В палату быстро вошел знакомый доктор. За ним проскользнула Лидия Максимовна и замерла у двери.
— Ну-тес, что тут у вас произошло? — спросил он, откидывая одеяло. — Что же вы, батенька мой, так неосторожно себя ведете? Этак я запрещу к вам пускать кого бы то ни было.
— Извините, доктор. Просто я по старой привычке очень сильно вдохнул воздух. Душно тут. Вот и…
— Вам надо быть предельно осторожным, молодой человек. Ваши привычки хороши для здорового человека. А вы в некотором роде — на положении инвалида.
— Я уже учел это, доктор. Буду вести себя тише воды, ниже травы.
Бросая косые взгляды в сторону хозяйки и видя ее терпеливо-покорную позу, Тепляков, пока ему делали перевязку, вдруг вспомнил, что еще вчера заметил машину, которая весь день то и дело мелькала в зеркале заднего вида. Может быть и не одна и та же, но уж точно — одной и той же марки. Он не стал проверять свое подозрение, да и времени на это не было. Тем более что хозяйка вряд ли согласилась бы на такую проверку. А главное — номера: прочесть их было совершенно невозможно. Пожалуй, надо было сказать об этом следователю. Хотя — это всего лишь его домыслы. Но следователь. Что еще было странного в его вопросах? Отношения между Мих-Михом и женой? Пожалуй. Но почему он задал этот вопрос именно ему, Теплякову? Ведь он не может не знать, что тот всего лишь неделю исполняет свои обязанности. Когда бы он успел заметить что-либо в этих отношениях? Но видимо, что-то между ними неладно, если он задал такой вопрос. И наконец не стоило возмущаться по поводу этих вопросов, не раскинув мозгами. «Дурак ты, Юрка, — пригвоздил он себя к позорному столбу. — Пора бы научиться прежде думать, а потом уж размахивать кулаками».

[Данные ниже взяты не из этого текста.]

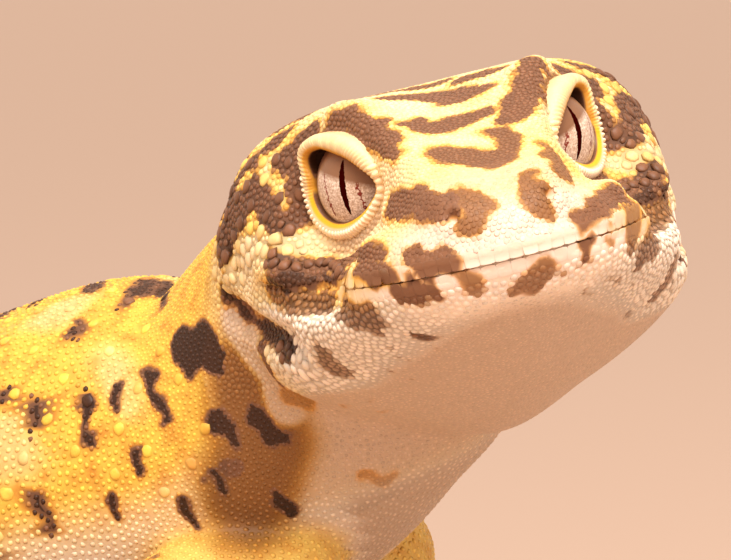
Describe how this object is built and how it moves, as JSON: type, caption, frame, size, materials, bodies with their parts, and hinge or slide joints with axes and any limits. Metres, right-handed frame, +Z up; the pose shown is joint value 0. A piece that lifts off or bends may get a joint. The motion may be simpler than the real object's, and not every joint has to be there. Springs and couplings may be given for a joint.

Лидия Максимовна сидела на табурете, плотно сведя колени, и с болезненным состраданием смотрела на Теплякова. Былая решительность и уверенность в себе явно ее покинули.
— Юра, если ты хочешь еще что-то мне сказать, то говори сейчас. Потому что я не знаю, как все сложится дальше, удастся ли нам с тобой поговорить без свидетелей, — произнесла она громким шепотом.
— Нас подслушивают? — спросил Тепляков, и тоже очень тихо.
— Все может быть, Юрочка. Все может быть.